DIRECTIONS FOR THIS TASK:
Copy every line, exactly and only, from the line containing "-8]].forEach(([x, y], i)" to the line containing "cad_parts[node].hide_render = cad_parts[node].hide_viewport", both lines included.
-----
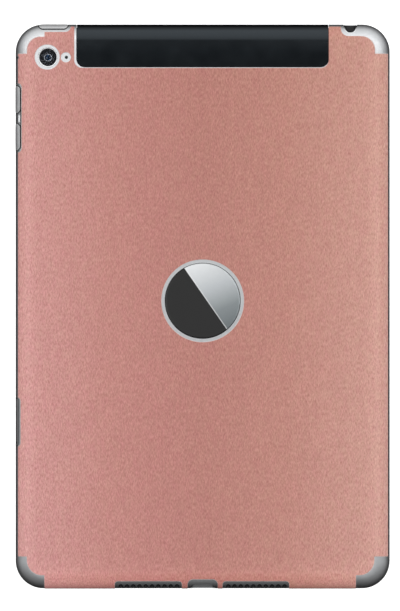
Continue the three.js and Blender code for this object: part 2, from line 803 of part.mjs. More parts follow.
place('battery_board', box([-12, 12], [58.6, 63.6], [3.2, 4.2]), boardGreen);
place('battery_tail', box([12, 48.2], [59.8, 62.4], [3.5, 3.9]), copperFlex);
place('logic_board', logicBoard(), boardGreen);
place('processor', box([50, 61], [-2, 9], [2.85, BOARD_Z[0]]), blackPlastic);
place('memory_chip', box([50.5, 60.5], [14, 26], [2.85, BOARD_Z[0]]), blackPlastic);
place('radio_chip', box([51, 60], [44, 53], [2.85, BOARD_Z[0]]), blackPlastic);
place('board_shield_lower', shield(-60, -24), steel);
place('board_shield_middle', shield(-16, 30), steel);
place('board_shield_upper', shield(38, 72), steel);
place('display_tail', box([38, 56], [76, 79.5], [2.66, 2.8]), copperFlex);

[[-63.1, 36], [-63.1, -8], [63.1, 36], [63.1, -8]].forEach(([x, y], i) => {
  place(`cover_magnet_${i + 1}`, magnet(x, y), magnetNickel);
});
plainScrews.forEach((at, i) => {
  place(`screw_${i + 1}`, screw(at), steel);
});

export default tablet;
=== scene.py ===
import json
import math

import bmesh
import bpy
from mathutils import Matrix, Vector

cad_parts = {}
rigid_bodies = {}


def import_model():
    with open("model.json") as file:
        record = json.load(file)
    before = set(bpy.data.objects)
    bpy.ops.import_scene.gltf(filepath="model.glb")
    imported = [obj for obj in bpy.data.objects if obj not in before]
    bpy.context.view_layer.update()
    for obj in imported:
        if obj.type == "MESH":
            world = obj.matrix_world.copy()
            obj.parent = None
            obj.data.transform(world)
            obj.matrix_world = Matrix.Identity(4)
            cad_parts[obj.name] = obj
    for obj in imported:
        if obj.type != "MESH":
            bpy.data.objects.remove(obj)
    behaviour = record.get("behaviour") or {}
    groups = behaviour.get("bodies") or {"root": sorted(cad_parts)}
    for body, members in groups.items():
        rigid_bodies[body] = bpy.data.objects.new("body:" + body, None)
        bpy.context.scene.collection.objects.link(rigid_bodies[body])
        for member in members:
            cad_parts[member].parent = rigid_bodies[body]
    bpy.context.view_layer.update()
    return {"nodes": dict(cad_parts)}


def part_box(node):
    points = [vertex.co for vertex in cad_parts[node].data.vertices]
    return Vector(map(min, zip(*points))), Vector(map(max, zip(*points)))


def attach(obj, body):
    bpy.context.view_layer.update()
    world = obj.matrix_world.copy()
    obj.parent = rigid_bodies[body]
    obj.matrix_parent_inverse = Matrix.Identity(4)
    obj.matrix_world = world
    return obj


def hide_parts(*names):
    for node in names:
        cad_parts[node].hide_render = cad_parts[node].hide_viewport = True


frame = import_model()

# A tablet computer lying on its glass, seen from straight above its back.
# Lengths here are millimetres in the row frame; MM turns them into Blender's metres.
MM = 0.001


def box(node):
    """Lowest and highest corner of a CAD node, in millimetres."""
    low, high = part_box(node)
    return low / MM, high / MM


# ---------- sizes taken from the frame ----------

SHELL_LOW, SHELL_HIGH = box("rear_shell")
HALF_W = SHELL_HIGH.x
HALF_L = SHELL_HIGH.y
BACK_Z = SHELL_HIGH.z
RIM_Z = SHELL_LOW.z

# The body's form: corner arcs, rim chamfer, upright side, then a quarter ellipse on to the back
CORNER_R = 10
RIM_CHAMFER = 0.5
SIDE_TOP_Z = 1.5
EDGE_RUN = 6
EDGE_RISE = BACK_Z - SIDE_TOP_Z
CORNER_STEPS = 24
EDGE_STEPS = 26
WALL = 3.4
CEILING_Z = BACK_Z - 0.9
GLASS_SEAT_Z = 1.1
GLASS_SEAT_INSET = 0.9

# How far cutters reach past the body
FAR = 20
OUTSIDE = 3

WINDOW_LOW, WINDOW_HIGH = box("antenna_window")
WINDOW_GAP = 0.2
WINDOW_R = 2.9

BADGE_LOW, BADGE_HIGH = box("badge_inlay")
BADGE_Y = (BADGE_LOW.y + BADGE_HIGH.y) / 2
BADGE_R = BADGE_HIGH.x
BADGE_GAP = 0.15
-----
PROBLEM SOLUTION:
[[-63.1, 36], [-63.1, -8], [63.1, 36], [63.1, -8]].forEach(([x, y], i) => {
  place(`cover_magnet_${i + 1}`, magnet(x, y), magnetNickel);
});
plainScrews.forEach((at, i) => {
  place(`screw_${i + 1}`, screw(at), steel);
});

export default tablet;
=== scene.py ===
import json
import math

import bmesh
import bpy
from mathutils import Matrix, Vector

cad_parts = {}
rigid_bodies = {}


def import_model():
    with open("model.json") as file:
        record = json.load(file)
    before = set(bpy.data.objects)
    bpy.ops.import_scene.gltf(filepath="model.glb")
    imported = [obj for obj in bpy.data.objects if obj not in before]
    bpy.context.view_layer.update()
    for obj in imported:
        if obj.type == "MESH":
            world = obj.matrix_world.copy()
            obj.parent = None
            obj.data.transform(world)
            obj.matrix_world = Matrix.Identity(4)
            cad_parts[obj.name] = obj
    for obj in imported:
        if obj.type != "MESH":
            bpy.data.objects.remove(obj)
    behaviour = record.get("behaviour") or {}
    groups = behaviour.get("bodies") or {"root": sorted(cad_parts)}
    for body, members in groups.items():
        rigid_bodies[body] = bpy.data.objects.new("body:" + body, None)
        bpy.context.scene.collection.objects.link(rigid_bodies[body])
        for member in members:
            cad_parts[member].parent = rigid_bodies[body]
    bpy.context.view_layer.update()
    return {"nodes": dict(cad_parts)}


def part_box(node):
    points = [vertex.co for vertex in cad_parts[node].data.vertices]
    return Vector(map(min, zip(*points))), Vector(map(max, zip(*points)))


def attach(obj, body):
    bpy.context.view_layer.update()
    world = obj.matrix_world.copy()
    obj.parent = rigid_bodies[body]
    obj.matrix_parent_inverse = Matrix.Identity(4)
    obj.matrix_world = world
    return obj


def hide_parts(*names):
    for node in names:
        cad_parts[node].hide_render = cad_parts[node].hide_viewport = True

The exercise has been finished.